Jones has been through a lot. In January 2014, she was diagnosed with Sarcoma, a rare cancer that affects fewer than 200,000 people each year.
Jones endured intense rounds of chemo therapy and radiation. The cancer came back three times, and doctors ultimately had to amputate her right leg.
Jones says getting to her oncologist appointments, her amputee support group meetings, and even walking her dog named "Lady," is a major challenge.
Jones began using the paratransit bus service to get to her appointments. She enjoys the door-to-door service, the safety and security the service provides.
But, Jones says she ran into problems soon after.
"I believe they made me re-certify every 3 to 6 months," said Jones.
Jones provided Contact 13 a stack of paperwork and 15 envelopes. She says it represents the battle she has been through to ride the paratransit bus.
"They just made me keep going back down there, asking me the same questions over and over, doing the same tests over and over," said Jones.
Jones claims the extensive process denied her twice.
"I just started crying, 'how can you do this?' You keep making me do this. Yes, I can sit in a wheelchair and I can propel, but after a few feet, I'm gonna get tired," said Jones.
In a one-on-one interview, the Transdev Southwest Regional Vice-President tells Contact 13, an internal audit has been launched.
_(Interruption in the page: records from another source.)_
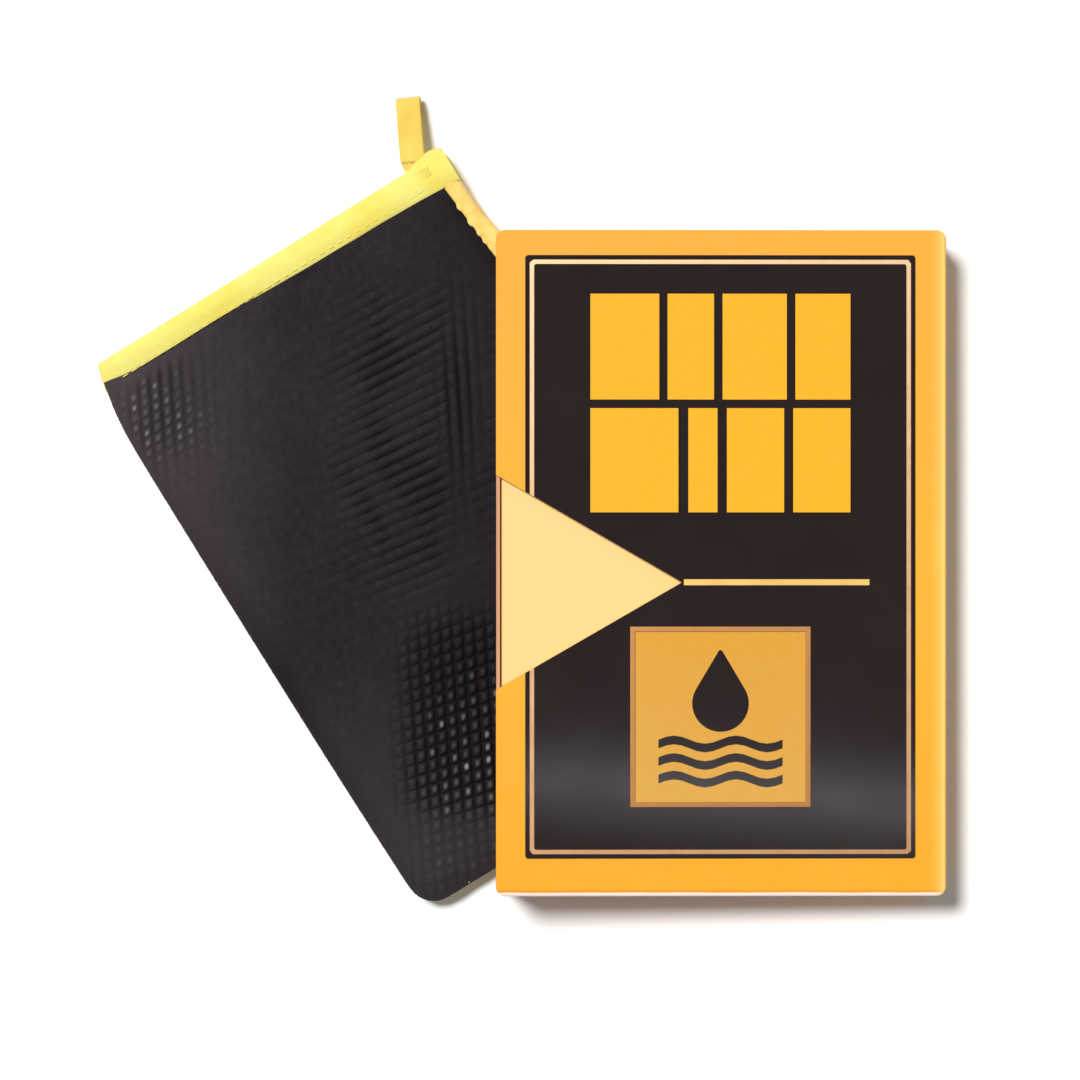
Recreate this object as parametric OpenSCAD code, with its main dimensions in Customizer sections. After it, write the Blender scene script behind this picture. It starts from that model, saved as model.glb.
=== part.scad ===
// Clay mitt for car detailing, lying clay side up with its slide-out carton leaning on its far corner.
// Millimetres, +Z up. The origin is the bottom centre of the whole set, on the table.

/* [Carton] */
// Width of the carton, from its open end to its spine
carton_w = 167; // [160:1:172]
// Height of the carton
carton_h = 247; // [246:1:254]
// Depth of the carton
carton_d = 31; // [29:0.5:34]
// Thickness of the sleeve's greyboard
board_t = 1.6; // [1.2:0.1:2]
// Thickness of the drawer's greyboard
drawer_t = 1.5; // [1:0.1:1.8]
// Reach of the thumb notch in from the open end
notch_reach = 69; // [55:0.5:75]

/* [Print] */
// Width of the yellow border at the open end of the front
border_left = 10.8; // [8:0.1:14]
// Width of the yellow border at the spine
border_right = 11.5; // [8:0.1:14]
// Width of the yellow border at the top of the front
border_top = 9.4; // [8:0.1:14]
// Width of the yellow border at the bottom of the front
border_bottom = 14; // [8:0.1:15]
// Side of the square badge, frame included
badge_side = 67; // [56:0.5:70]
// Width of the foil line that frames the front
foil_line = 1.6; // [1:0.1:2]

/* [Mitt] */
// Width of the mitt across its side seams
mitt_w = 161; // [156:1:162]
// Length of the mitt from its finger end to its cuff
mitt_l = 242; // [236:1:244]
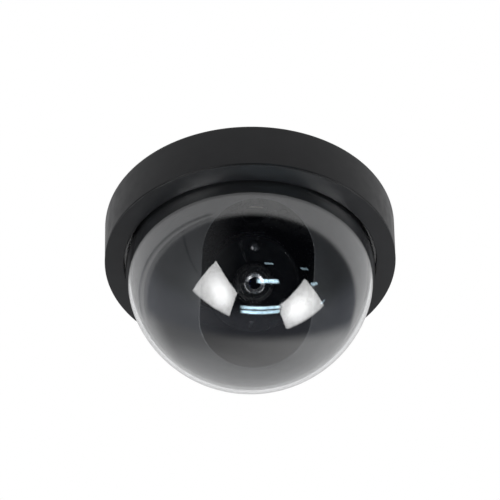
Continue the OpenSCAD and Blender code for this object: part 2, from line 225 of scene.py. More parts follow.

"As a result of your inquiries and some issues that you brought to light, it's a good chance for us and an even better chance for us to get a look at how we can improve," said Katrina Heineking.
Just days after Contact 13 got involved with Brianna's situation, an RTC spokesperson says Jones has been granted riding privileges on the paratransit bus for the next three years.
The internal audit launched by Transdev should be complete by January 1. An action plan will be rolled out soon after.